The first half ended with the Concerto No. 2 (!) in E-flat major for Two Clarinets and Orchestra by the Moravian-born František Vincenc Kramář, yclept Franz Krommer (1759-1831), a distinguished Viennese classicist from whom, as with François-Joseph Gossec until last year, not a note has heretofore been heard from the BSO. Though himself a string player, Krommer, like contemporaries Franz Danzi and Anton Reicha, bequeathed a wealth of repertoire for wind players. A good thing, since despite being highly regarded in his day, he suffered the humiliation any composer would of being in competition with Haydn, Mozart and Beethoven. This concerto dates from 1815, when Beethoven was in full flower, and while it very occasionally nods in the direction of the developing Romantic esthetic, it gets nowhere near as far into it as, say, Hummel. That’s not to say that this piece is without interest, far from it. Krommer had a keen ear for what the clarinet could do, and with two at his disposal (the soloists were BSO principal William R. Hudgins and colleague Michael Wayne) devised for them fiendishly intricate parallel passagework and interweaving lines, and some highly effective orchestration. The opening movement displays many standard orchestral and harmonic flourishes (and an occasional chromatic surprise), but here it’s all about the clarinets, and Hudgins and Wayne were at it like squirrels chasing each other through the trees, matching each other’s dexterity while sustaining a Mylar-coated slickness and sheen. The slow movement was easily its best, more emotive, with the soloists well paired but displaying distinct personalities, Hudgins with the edgier sound and more inflected phrase endings, Wayne with a uniform smoothness. The finale, alla Polacca, didn’t strike us very much like a Polonaise as one has come to know it post-Chopin, but it went down well, and brought forth some distinctive and clever pizzicato accompaniment. As with most virtuoso showcases, the job of the conductor is to keep things together and moving without getting in the way, and in this Masur never faltered.
After the intermission came what struck us as the night’s best work (Schumannites might cock an eyebrow at that), the Trombone Concerto in C of Nino Rota, again the first time the BSO has played anything by this composer. Giovanni Rota Rinaldi (1911-1979) was, of course, one of the most acclaimed composers of film scores of the 20th century, but he also studied with Rosario Scalero at Curtis (along with Samuel Barber and Gian Carlo Menotti), and like other distinguished film composers such as Korngold, Rozsa, and Herrmann, produced a significant body of concert music.
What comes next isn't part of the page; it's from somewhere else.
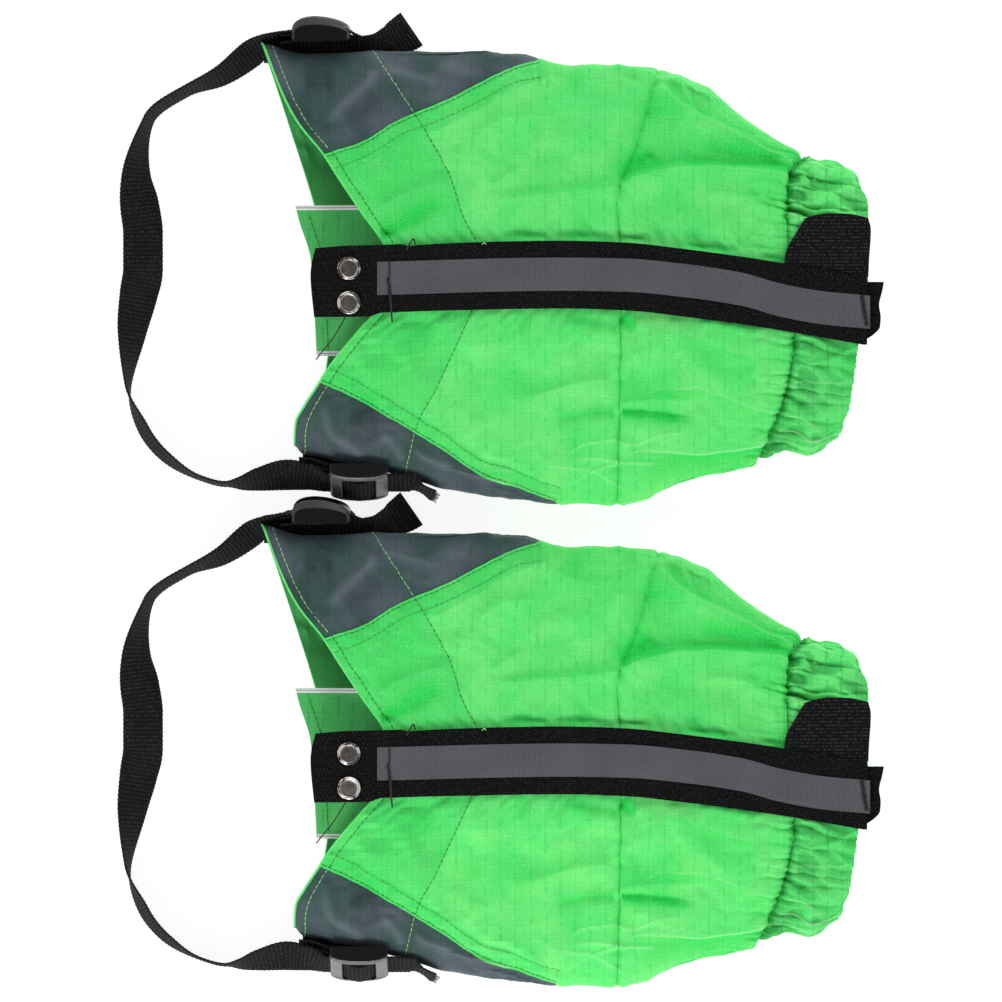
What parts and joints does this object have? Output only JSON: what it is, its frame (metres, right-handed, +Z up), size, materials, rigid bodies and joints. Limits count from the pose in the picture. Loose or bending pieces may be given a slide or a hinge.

Over recent years we have become familiar with his chamber music, of which the clarinet trio, string quartet and mixed nonet are all wonderful exemplars. The Trombone Concerto, dating from 1966, was written for the principal of the orchestra of La Scala, and has in short order (admittedly against scant competition) become the leading concerto for the instrument. It would be hard to imagine an improvement over section principal Toby Oft, who executed with tonal purity, elegant legato, careful phrasing and, as called for, jubilant bounce. In a compact three movements, it is a gem, with a direct and vigorous opening movement that is over, seemingly, in a trice. The slow movement is lyrical and motivic at once (there’s a two-short, one-long motif that underpins all the movements, with intimations of Shostakovich), building to an intense climax before subsiding into something like one of Rota’s classic evil-clown passages before closing on a heartbreaking shift from minor to major. The finale works the motto rhythm into a characteristic Rota number that will remind listeners of his Fellini scores.

Schumann’s Konzertstück in F for four horns and orchestra, op. 86 from 1849, the most familiar piece we heard, though the BSO has not done it all that often, closed the evening. A concerto in all but name, in three attached movements (though Masur took a longish pause after the first), the “soloist” here is an entire horn section, which in this case comprises BSO principal James Sommerville, along with colleagues Rachel Childers, Michael Winter and Jason Snider. With four space-consuming players in the soloist’s spot next to the conductor, the orchestra, which was the largest complement of the evening, got rearranged a bit and squashed back against the walls, which may have contributed to a somewhat muffled orchestral sound. From the get-go the horns were gloriously creamy and suave. The stück itself, of which Schumann thought rather highly (for good reason), is one of those upbeat “Florestan” entries in his catalogue, like the Rhenish symphony, whose slow movement hardly counters this, but offers a wonderful duet taken by Childers and Snider. It is perhaps a function of the acoustic issues mentioned before, but the orchestral sound was not as bright in this performance as some others we’ve heard, and while the tempi were appropriate, and Masur certainly looked like he was calling for a vigorous approach, we sometimes found the horns underplaying their phrase endings.